It would be great if I wasn’t the most awkward person ever.
I have only been awake for a few hours and today has been quite interesting. For self preservation reasons, I turned my ringer and all volume off so that I could enjoy my last few days of not having a job. Around 2 pm she comes calling my name at my window.. she’s not who I wanted to come to my window. It was the neighbor / ex saying she has been trying to call me. She asked if I wanted to go to lunch with her.
As I was in the restroom, the 4 year old came banging on my front door. My brother started yelling because he thinks she takes complete advantage of me and he’s tired of it. I didn’t have a shirt on and I was on the toilet, so I yelled to Harley to let her in. I don’t think that she delivered the message that she came to deliver due to all of that excitement.
Moments before this – her mom was chasing the cat that had gotten out and fell. Apparently she couldn’t get up on her own. She gets a bit dramatic but what do I know. I called to complain about her sending her kid to my house and she was screaming in pain so I ran over there. I questioned if it was to get attention because she knows where I went yesterday and she has acted a bit jealous but why would I care. I am clear that she is just my friend but she teases and – well, knows me.
I helped her get up and calm down and then we went to go get food after her oldest got off of the bus. He wanted to go to Olive Garden, so I have to have an economics lesson with him. He started to throw a fit so I threatened to never go to Olive Garden again. Damn I am such a mean non parent. I offered up Chuy’s and then Maddie suggested Blaze Pizza. Since the 8 year old was throwing a fit, I asked the 4 year old where she wanted to go. We ended up going to Blaze. I parked across from the steps and she claimed I was trying to kill her because the walk was an extra 100 ft, so she pointed out an empty spot in front.
I don’t know how the world does these things happen to me, but it was pretty much like when my friend’s friend wanted to wait for the shuttle bus at the NIN concert and made me wait there forever just to turn around at the wrong time.
I couldn’t tell you what I was thinking about or what we we were talking about, but I can tell you that I looked up – saw her smiling at me and panicked.. just a little. Of course, I felt the need to yell out, “Omg That’s M and her boyfriend…” you know, because that is the mature, adult thing to do. Then I proceeded to try to get the kid out and act like I didn’t know them, though that felt rude as hell, I thought it was the correct thing to do. The kid had conveniently taken her shoes off and I couldn’t function to save my life. Trying to get those toddler shoes on seemed to take forever. Then I realized I was standing in their way, but it was way too late to fix that. I could only hope that she was giggling to herself and slightly amused.

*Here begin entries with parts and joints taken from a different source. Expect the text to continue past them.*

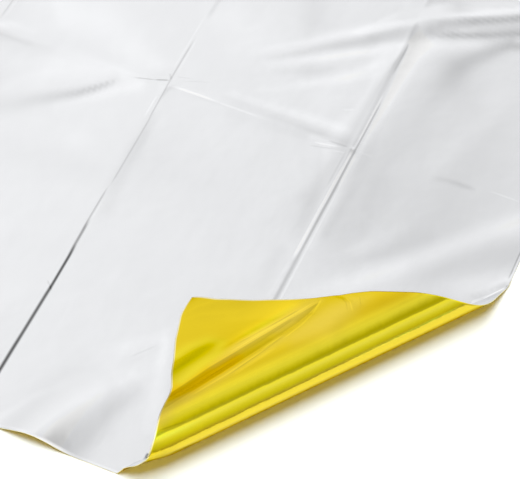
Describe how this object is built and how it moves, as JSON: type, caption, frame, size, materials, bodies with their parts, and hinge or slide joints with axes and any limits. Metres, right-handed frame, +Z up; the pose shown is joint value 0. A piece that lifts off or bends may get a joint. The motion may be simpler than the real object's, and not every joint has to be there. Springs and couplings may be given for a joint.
{
  "type": "emergency foil blanket",
  "caption": "Thin metallised rescue blanket laid out flat, silver side up, with packing creases and a near corner rolled over to show the gold side.",
  "frame": {"origin": "centre of the sheet's outline, on the surface that it lies on", "axes": "+Z up, +Y along the sheet's length, +X across it; the turned corner is at +X, -Y"},
  "size_m": [1.6001, 2.1, 0.0235],
  "materials": {
    "metallised_film": "soft bright aluminium film, silver on the upper side and gold lacquer on the under side"
  },
  "bodies": {
    "root": {"foil_blanket": "metallised_film"}
  },
  "joints": []
}
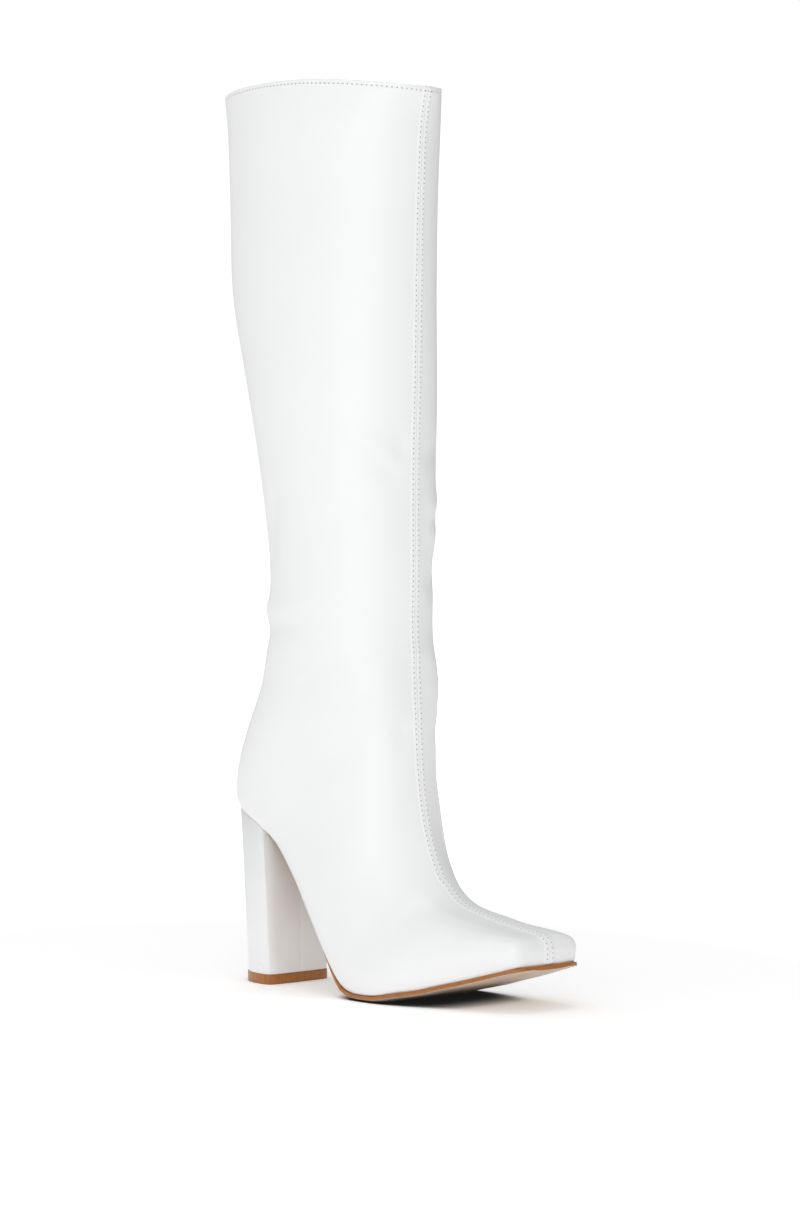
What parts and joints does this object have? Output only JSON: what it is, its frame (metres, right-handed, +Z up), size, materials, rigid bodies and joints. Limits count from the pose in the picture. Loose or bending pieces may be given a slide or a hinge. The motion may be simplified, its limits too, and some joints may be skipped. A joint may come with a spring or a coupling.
{
  "type": "knee-high block-heel boot",
  "caption": "Knee-high boot with a square toe, a stitched front seam, a thin outsole and a tall covered block heel.",
  "frame": {"origin": "centre of the heel's face on the floor", "axes": "+Z up, +X to the toe, +Y to the inner side of the foot, as this is the right boot"},
  "size_m": [0.2332, 0.0936, 0.487],
  "materials": {
    "upper": "white glossy smooth faux leather",
    "insole": "pale smooth sock over a board",
    "outsole": "beige underside with a painted brown edge",
    "heel_cover": "white glossy faux leather glued over a moulded core",
    "top_piece": "satin brown moulded rubber"
  },
  "bodies": {
    "root": {"upper": "upper", "insole": "insole", "outsole": "outsole", "heel": "heel_cover", "top_piece": "top_piece"}
  },
  "joints": []
}
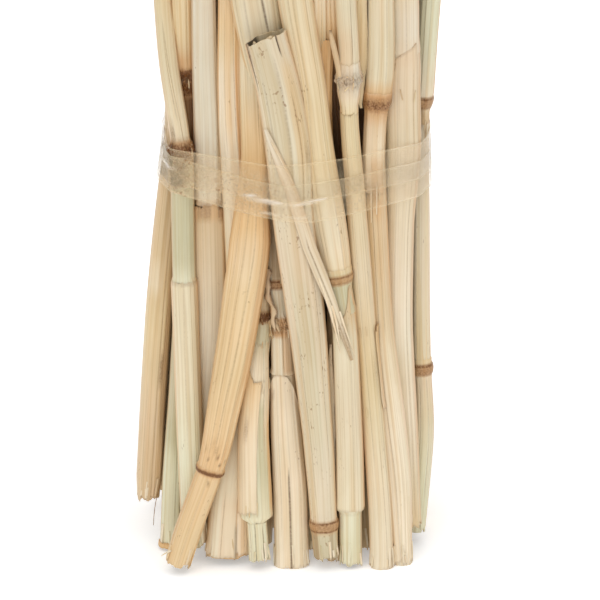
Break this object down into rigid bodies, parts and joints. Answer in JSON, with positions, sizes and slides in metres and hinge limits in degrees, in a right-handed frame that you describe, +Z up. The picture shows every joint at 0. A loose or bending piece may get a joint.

Then of course, I get lost in my own thoughts. We walk inside and Maddie is asking me a million questions like, “do you want to split a pizza. What do you want on your pizza?” The kids think the railing is a monkey bar and that drives me fucking nuts. I’m over here like, ‘oh shit, she saw me with my ex – I hope she doesn’t think anything crazy..’ like anyone would ever care what I do, but I like to think so. I through our a few answers. She laughed at me and said I was dumb.. but I knew that and totally agreed at that moment. The worst part was feeling like I shouldn’t say hi to my favorite person in the world. No one taught me how to react in that situation.
We ate lunch. She kept talking about it and asking me questions and making snide remarks that I just ignored.
I feel like it went something like: So that’s M. Exchanged comments about thinking she was on my FB as I explained she didn’t have one as far as I knew. Maybe she had seen it in the past but I never gave her the satisfaction of confirming that. She asked why I was so hung up with her. I said I didn’t know, maybe I was supposed to say I am not. I followed that by saying she is just a really good friend and I enjoy spending time with her because she isn’t like most people I know. She just looked at me weird.
She’s like my mom in the way that she will use anything that she has ever heard against you in the right moment. She was acting nice in this conversation, but I knew she was using it to insult me. By the way she was talking, I could tell that she.. I don’t even know, thought there was a lot more going on that there is. I guess she doesn’t believe that I can actually just have close friends. Or maybe she knows that I can’t help but smile when I think about her…
I am quite framiliar with feeling embarrassed when it comes to her, but why did I have to drive up that very second. I am glad that we saw each other yesterday and that she smiled at me – because I am just so weird. I don’t act this way around anyone else.